SUPPLIED DATA:
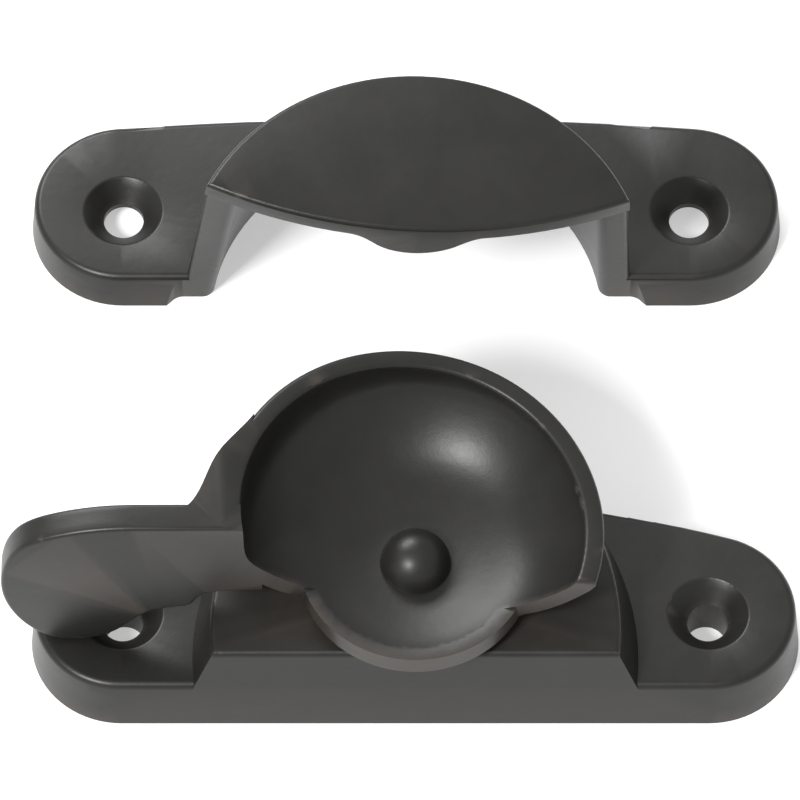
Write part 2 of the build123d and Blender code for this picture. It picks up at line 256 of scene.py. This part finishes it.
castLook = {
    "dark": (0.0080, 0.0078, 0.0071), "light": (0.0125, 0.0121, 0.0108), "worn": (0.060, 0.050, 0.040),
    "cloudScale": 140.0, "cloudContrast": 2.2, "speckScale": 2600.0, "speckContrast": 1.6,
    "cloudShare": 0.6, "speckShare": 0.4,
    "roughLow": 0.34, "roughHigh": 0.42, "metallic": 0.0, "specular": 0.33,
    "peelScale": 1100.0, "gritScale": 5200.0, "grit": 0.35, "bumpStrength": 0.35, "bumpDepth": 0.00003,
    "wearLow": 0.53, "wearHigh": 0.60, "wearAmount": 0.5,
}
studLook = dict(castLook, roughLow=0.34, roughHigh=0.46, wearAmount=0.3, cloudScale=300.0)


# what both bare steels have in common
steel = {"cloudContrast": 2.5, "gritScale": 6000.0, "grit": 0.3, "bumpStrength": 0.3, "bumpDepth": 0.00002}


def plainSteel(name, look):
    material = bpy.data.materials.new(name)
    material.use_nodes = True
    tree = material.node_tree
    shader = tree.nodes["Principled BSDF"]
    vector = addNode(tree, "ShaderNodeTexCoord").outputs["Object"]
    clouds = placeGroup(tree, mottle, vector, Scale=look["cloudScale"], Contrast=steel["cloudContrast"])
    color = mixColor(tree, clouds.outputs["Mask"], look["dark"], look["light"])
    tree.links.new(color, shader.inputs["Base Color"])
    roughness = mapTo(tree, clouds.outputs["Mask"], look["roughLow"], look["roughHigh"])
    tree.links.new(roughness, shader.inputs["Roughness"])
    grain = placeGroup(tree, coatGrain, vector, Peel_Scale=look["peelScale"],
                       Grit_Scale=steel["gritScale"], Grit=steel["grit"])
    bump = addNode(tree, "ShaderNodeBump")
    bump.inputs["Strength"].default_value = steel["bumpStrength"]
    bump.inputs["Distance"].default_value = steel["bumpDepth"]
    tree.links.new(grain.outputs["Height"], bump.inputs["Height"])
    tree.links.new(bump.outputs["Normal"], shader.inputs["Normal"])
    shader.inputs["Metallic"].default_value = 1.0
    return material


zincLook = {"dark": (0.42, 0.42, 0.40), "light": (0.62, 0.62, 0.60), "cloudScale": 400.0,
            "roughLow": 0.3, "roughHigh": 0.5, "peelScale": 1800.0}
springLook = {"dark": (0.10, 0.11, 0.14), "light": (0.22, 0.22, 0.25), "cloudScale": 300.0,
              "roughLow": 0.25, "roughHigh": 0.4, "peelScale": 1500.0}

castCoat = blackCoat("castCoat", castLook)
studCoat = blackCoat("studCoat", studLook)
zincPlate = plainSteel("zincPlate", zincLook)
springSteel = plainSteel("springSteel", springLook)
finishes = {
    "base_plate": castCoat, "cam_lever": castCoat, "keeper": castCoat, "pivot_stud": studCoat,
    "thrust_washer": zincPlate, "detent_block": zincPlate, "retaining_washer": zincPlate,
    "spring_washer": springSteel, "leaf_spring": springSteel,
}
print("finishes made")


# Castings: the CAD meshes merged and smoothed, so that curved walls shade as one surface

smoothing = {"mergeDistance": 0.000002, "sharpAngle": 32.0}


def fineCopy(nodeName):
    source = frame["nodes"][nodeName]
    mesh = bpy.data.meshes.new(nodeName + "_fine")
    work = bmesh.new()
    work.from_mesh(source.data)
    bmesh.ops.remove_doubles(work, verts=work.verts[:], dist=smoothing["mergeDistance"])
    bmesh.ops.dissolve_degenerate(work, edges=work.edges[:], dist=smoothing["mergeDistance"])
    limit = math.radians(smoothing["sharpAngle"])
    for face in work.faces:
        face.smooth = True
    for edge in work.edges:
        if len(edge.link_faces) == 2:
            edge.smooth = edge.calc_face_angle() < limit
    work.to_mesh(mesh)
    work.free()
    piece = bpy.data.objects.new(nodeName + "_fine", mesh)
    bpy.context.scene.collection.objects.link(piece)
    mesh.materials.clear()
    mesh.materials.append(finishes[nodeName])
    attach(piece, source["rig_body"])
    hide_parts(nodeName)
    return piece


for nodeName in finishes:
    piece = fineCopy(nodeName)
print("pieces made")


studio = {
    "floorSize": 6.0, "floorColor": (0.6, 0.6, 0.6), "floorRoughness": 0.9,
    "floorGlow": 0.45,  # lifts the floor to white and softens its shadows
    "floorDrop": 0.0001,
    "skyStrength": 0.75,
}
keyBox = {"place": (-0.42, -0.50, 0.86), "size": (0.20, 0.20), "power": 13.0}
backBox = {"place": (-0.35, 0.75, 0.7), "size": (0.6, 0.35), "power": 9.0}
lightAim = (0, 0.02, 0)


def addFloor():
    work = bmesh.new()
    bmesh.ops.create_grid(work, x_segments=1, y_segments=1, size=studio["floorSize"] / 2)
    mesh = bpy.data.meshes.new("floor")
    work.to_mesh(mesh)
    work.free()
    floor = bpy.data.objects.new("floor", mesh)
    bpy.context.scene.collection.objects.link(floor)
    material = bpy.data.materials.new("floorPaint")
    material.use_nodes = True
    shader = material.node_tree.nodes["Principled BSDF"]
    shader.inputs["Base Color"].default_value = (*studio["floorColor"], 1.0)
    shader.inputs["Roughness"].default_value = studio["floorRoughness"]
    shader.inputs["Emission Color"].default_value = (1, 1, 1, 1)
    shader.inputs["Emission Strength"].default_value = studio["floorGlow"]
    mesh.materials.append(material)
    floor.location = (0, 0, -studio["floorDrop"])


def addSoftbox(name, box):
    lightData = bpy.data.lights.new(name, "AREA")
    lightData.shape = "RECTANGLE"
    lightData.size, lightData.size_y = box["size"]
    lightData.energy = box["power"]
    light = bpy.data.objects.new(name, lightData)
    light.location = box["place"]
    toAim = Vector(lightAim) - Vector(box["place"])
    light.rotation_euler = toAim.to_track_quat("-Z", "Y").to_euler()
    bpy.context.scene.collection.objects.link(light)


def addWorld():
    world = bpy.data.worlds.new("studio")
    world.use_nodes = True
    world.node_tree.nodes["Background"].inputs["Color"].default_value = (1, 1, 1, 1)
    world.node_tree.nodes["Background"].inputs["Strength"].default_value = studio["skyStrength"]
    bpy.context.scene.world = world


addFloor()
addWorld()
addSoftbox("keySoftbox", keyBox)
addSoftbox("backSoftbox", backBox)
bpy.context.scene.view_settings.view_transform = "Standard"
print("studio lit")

TASK INSTRUCTIONS:
Track down all lines above with the string "source" and copy them.

TASK ANSWER:
    source = frame["nodes"][nodeName]
    work.from_mesh(source.data)
    attach(piece, source["rig_body"])